About now I’d be thinking of that fragmented moment when the machines died, and I screamed and crumbled to the floor, and the stale me that was froze in time, and became merely “ok”. About now I’d be wondering if it was a dream, and she’d come walking around the corner and tell me to tidy my room.

It was all in the book they gave me, months before. Or months after, I never touched it, not for a long time, not willing to admit my loss, our loss, not really, shock taking months to ooze itself from my pores. 

About now I was already feeling sick and tired of being a grown up, being brave, like I could anticipate my life, and how I’d need to split it between having fun and doing what needed to be done. How tired I would become of doing all the things that needed to be done, of paying attention where none was paid to me. Of being a woman when I never really got to taste being a child.

About now I’d be wondering if her fake breast would be buried with her.

About now I’d spend my first night a daughter without a mother, a child bereft, left in the arms of a broken man. About now I’d realize I was on my own, my desires and whims and sadness only for me, never to be shared or held for me, never to be borne by another.

About now I’d have broken down like the child I was, and wept myself to sleep.

15 Responses to “About now, then”

  1. Ainse April 27, 2009 at 8:32 pm #

    That was a very powerful and moving post. I’m sorry you had to go through such loss.

  2. Bon April 27, 2009 at 8:45 pm #

    the private lives that go on behind closed doors…this is the real grieving stuff, the stuff that marks people.

    for me this was evocative and poignant…and heartbreaking b/c i can see the little girl shouldering a whole life, a whole self.

  3. sdianne April 27, 2009 at 9:09 pm #

    Thinking of you…

  4. Katherine Stone April 27, 2009 at 9:17 pm #

    Wow. There are no words …

  5. Quadelle April 27, 2009 at 11:07 pm #

    There are no words, but I cannot read of such loss without leaving some anyway…just to acknowledge the unfathomable depths of the grief thrust upon your family.

  6. Sis B April 28, 2009 at 12:03 am #

    you describe it so perfectly…. down to the warm casserole. it was my brother and i was 14, but many parts are the same.

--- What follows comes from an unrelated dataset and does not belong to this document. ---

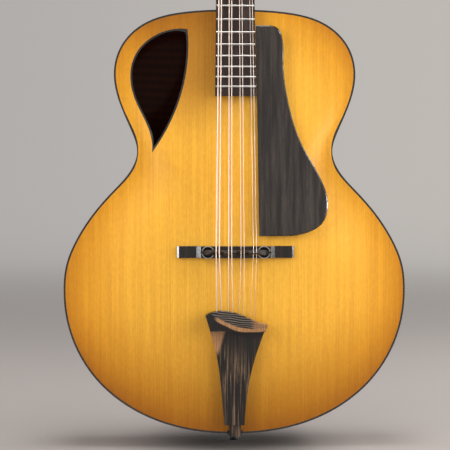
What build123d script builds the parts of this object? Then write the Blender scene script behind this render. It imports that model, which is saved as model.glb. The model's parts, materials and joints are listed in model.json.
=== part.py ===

    thank you for writing this. i’m sorry for your loss. anniversaries are hard.

  7. angharad April 28, 2009 at 3:29 am #

    it hurts to read this – it must have hurt a lot more to write it.

  8. Marcy April 28, 2009 at 8:15 am #

    My thoughts and prayers are with you today.

  9. Hannah April 28, 2009 at 9:41 am #

    Oh Thor, I keep starting sentences and then deleting them because they sound all wrong.

    So I’ll just repeat what you told me: we are with you.

  10. sweetsalty kate April 28, 2009 at 10:00 am #

    This has to be an exfoliating thing, to write like this. It helps to form you and lend stronger roots to your story of yourself. Beautifully written, thor.
    xo

  11. daisybones April 28, 2009 at 12:22 pm #

    If I could say something better than Kate I would. My heart is with you. Can a vaguely mystic Unitarian call an atheist her soul sister?

    Love to you, dearest woman.

  12. Cynthia Page April 28, 2009 at 3:02 pm #

    I have nothing appropriate to say. I’m so sorry.

  13. Superla April 29, 2009 at 9:12 am #

    Holding you in the light.

  14. Gabriel... December 9, 2013 at 12:36 am #

    Send me an email. I need to talk to someone very badly, and immediately.

  15. Gabriel... December 9, 2013 at 12:39 am #

    …use the email address with my comment. Then, please, delete the comments.